There are discussions about the different approaches to routing and their use cases within the Z-Stack developer guide: Z-Stack 3.0 Developer's Guide.pdf
from Stack/af/af.c:
if ( options & AF_SUPRESS_ROUTE_DISC_NETWORK )
{
req.discoverRoute = DISC_ROUTE_INITIATE;
}
else
{
req.discoverRoute = AF_DataRequestDiscoverRoute;
}
from Stack/nwk/nl_mede.h:
// Route Discovery Options
#define DISC_ROUTE_NONE 0x00 // Don't discover route
#define DISC_ROUTE_NETWORK 0x01 // If a route is needed, the device (also
// intermediate router) will issue a route
// disc request.
#define DISC_ROUTE_INITIATE 0x04 // Only the source router initiates route req.
Also: _AFDataRequestDiscoverRoute seems to always be _DISC_ROUTENETWORK
So, I would read it this way: If the flag ist SET: Only the source router initiates route req. If the flag is NOT SET: If a route is needed, the device (also intermediate router) will issue a route disc request.
Not sure what to do with this information, though 😂
When using koenkk`s development firmware, that is built on SimpleLink SDK Version 6.10 or 6.20, the coordinator seems to freeze under certain conditions.
It seems like memory issues that causes the lock-ups, which might be triggered at high loads or simply after some time by chance.
I believe this might be an issue only since a month or two and, while I do believe the root cause is somewhere in the coordinator firmware, I think it was fairly recent changes in zigpy that started triggering the bug. This is why:
I have had the development firmware from Feb running since Feb without issues. Some time a month ago the issues started (I was very likely on zigpy dev) when I upgraded the firmware to the latest dev build from koenkk. Downgrading to Feb firmware did not fix the issue. I had to downgrade all the way to a SDK 5.x.x Version to have a stable environment again.

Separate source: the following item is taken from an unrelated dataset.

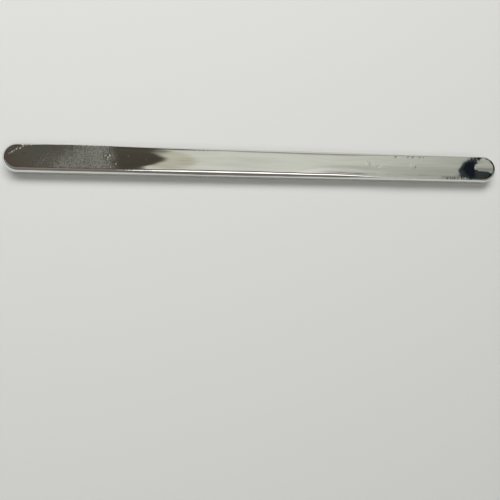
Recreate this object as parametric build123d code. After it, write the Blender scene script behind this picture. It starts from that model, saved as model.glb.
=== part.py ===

Have there been noticable changes in July (+/-)?
@puddly you commented on an issue I created here and mentioned RAM usage here .
Is there something that could be done within zigpy to reduce memory usage on the controller (without loss of function mentioned here )? Or do you, zigpy devs, believe this must be fixed in SimpleLink?
Thanks for your work, it's very much appreciated.